## START

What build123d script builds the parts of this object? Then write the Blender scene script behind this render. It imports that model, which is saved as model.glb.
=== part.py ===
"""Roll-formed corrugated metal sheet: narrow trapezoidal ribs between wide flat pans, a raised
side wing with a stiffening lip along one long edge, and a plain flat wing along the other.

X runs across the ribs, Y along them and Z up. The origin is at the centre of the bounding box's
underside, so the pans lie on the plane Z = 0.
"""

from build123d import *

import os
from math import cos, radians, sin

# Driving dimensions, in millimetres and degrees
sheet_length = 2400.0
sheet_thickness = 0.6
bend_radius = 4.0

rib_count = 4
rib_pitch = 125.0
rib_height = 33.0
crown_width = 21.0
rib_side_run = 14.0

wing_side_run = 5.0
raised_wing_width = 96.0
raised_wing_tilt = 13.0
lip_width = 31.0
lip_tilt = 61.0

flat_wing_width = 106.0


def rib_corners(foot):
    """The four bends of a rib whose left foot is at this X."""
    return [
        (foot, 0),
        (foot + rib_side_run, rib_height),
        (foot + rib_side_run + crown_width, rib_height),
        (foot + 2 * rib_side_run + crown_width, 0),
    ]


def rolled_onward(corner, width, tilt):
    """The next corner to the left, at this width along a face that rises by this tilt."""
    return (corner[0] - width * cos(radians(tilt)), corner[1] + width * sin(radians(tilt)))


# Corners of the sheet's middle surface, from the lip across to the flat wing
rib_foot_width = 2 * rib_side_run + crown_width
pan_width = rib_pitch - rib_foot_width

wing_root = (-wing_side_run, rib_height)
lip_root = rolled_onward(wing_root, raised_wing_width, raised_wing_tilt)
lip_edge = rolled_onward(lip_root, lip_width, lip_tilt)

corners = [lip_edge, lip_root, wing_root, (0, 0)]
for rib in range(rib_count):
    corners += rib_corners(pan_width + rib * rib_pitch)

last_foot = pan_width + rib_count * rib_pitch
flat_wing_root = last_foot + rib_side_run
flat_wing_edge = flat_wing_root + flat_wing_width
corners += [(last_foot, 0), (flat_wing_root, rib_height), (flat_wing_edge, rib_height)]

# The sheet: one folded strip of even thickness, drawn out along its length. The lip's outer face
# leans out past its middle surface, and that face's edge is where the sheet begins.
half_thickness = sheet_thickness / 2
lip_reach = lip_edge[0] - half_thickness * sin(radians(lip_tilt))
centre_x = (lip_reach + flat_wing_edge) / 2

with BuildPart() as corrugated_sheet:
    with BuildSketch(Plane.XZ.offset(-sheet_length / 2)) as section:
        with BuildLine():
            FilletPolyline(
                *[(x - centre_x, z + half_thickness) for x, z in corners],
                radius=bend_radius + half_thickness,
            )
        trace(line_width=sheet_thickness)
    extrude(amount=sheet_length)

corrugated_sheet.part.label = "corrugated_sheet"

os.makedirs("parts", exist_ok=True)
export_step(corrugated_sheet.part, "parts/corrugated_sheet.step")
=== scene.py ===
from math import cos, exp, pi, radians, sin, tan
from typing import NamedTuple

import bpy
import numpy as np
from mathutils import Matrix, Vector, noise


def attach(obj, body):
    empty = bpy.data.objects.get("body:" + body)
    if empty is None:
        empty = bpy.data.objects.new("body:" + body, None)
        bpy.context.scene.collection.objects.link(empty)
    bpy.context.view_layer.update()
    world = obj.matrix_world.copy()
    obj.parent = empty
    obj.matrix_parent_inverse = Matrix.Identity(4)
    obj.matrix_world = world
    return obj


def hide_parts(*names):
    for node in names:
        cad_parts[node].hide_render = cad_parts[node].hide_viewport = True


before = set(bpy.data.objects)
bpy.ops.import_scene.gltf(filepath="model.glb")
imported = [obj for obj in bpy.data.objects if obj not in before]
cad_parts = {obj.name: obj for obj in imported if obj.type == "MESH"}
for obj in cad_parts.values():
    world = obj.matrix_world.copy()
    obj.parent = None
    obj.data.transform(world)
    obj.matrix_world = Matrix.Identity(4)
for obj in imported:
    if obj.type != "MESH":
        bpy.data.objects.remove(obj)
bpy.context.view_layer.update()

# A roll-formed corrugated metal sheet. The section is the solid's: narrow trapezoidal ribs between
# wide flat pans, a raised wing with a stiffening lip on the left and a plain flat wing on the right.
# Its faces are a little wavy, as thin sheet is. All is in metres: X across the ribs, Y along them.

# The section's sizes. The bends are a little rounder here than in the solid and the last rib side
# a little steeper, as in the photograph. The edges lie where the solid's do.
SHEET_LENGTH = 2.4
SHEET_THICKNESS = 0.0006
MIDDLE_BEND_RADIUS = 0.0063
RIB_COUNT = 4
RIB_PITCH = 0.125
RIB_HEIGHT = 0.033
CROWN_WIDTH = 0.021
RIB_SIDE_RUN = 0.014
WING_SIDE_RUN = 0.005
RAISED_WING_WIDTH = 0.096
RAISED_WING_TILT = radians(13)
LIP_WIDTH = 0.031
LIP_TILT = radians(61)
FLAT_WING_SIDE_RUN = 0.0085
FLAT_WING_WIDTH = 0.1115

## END
## START

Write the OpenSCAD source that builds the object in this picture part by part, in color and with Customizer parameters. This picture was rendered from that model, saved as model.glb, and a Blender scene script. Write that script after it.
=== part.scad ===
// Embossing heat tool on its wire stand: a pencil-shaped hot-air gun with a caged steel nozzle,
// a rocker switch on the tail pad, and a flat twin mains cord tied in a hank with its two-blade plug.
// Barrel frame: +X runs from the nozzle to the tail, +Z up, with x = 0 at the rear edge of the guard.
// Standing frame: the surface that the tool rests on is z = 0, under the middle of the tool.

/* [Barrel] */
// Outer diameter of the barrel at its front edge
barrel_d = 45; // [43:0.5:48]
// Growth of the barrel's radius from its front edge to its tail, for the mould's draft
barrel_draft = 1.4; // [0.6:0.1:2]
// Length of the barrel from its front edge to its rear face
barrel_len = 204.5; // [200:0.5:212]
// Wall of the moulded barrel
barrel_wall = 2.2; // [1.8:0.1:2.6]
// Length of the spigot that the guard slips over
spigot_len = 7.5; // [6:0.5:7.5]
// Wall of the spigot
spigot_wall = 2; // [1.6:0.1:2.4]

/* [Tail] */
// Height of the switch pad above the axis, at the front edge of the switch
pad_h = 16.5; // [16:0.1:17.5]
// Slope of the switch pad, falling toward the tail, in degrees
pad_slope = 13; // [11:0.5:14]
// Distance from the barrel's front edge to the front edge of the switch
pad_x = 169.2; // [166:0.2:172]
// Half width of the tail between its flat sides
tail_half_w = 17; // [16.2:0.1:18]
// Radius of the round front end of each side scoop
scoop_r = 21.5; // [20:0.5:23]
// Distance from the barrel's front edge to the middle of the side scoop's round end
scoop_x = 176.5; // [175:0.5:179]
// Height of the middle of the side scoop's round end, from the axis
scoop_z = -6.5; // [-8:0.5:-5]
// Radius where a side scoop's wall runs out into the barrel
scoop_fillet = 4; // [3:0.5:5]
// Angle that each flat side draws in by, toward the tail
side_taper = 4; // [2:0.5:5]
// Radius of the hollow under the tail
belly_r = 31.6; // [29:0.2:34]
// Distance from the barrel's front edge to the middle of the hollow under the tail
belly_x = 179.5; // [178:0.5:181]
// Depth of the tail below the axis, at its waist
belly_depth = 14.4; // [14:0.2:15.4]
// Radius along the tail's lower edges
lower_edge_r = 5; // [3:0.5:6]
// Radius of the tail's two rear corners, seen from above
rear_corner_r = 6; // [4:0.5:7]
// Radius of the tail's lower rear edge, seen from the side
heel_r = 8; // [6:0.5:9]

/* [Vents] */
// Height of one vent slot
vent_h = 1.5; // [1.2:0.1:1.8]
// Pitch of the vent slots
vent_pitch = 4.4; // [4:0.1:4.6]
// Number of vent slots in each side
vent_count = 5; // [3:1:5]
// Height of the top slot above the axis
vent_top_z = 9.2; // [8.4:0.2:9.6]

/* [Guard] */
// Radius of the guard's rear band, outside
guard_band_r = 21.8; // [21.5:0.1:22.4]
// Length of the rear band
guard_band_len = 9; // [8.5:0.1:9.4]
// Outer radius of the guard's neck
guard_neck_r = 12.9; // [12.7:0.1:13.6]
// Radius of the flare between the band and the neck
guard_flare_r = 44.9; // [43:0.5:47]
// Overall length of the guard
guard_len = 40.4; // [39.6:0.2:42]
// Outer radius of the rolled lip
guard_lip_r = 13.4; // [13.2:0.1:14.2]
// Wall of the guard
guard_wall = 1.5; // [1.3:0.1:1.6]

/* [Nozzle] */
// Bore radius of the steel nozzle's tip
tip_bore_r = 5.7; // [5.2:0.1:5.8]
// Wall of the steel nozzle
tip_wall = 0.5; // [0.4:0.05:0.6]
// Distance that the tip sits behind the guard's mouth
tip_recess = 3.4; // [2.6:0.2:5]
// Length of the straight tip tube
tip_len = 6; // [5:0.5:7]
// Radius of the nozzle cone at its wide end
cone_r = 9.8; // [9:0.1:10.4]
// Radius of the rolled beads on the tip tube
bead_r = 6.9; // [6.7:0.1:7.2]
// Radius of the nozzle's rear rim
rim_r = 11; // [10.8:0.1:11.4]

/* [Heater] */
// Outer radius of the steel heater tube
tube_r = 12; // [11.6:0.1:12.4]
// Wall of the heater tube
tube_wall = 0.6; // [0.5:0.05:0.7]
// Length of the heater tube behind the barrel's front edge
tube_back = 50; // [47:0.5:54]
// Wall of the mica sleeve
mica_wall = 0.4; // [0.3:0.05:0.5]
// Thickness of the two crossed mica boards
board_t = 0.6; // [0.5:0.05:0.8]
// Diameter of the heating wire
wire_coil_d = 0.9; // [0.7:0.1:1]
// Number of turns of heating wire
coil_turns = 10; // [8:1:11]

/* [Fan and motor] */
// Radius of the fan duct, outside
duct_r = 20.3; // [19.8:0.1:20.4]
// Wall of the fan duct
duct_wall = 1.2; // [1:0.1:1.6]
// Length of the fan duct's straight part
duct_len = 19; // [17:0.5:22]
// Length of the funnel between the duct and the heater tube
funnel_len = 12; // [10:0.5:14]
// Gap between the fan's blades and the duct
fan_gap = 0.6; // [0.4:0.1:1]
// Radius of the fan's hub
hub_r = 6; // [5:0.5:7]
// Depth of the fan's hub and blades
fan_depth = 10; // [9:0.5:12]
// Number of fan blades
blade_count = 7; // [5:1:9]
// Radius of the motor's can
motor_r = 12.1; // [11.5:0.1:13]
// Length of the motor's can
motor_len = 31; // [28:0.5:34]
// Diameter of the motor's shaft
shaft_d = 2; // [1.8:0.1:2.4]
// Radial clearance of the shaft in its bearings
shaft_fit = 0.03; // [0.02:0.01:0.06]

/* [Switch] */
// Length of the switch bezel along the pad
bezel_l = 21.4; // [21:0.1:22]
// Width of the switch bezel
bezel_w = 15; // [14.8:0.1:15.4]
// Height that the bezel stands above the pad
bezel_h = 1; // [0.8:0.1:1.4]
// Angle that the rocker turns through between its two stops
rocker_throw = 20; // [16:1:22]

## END

[EXERCISE] Take the listing above and repeat exactly the lines from the one containing "Write the OpenSCAD" through the one containing "spigot_wall = 2; // [1.6:0.1:2.4]", both included.

[EXERCISE OUTPUT]
Write the OpenSCAD source that builds the object in this picture part by part, in color and with Customizer parameters. This picture was rendered from that model, saved as model.glb, and a Blender scene script. Write that script after it.
=== part.scad ===
// Embossing heat tool on its wire stand: a pencil-shaped hot-air gun with a caged steel nozzle,
// a rocker switch on the tail pad, and a flat twin mains cord tied in a hank with its two-blade plug.
// Barrel frame: +X runs from the nozzle to the tail, +Z up, with x = 0 at the rear edge of the guard.
// Standing frame: the surface that the tool rests on is z = 0, under the middle of the tool.

/* [Barrel] */
// Outer diameter of the barrel at its front edge
barrel_d = 45; // [43:0.5:48]
// Growth of the barrel's radius from its front edge to its tail, for the mould's draft
barrel_draft = 1.4; // [0.6:0.1:2]
// Length of the barrel from its front edge to its rear face
barrel_len = 204.5; // [200:0.5:212]
// Wall of the moulded barrel
barrel_wall = 2.2; // [1.8:0.1:2.6]
// Length of the spigot that the guard slips over
spigot_len = 7.5; // [6:0.5:7.5]
// Wall of the spigot
spigot_wall = 2; // [1.6:0.1:2.4]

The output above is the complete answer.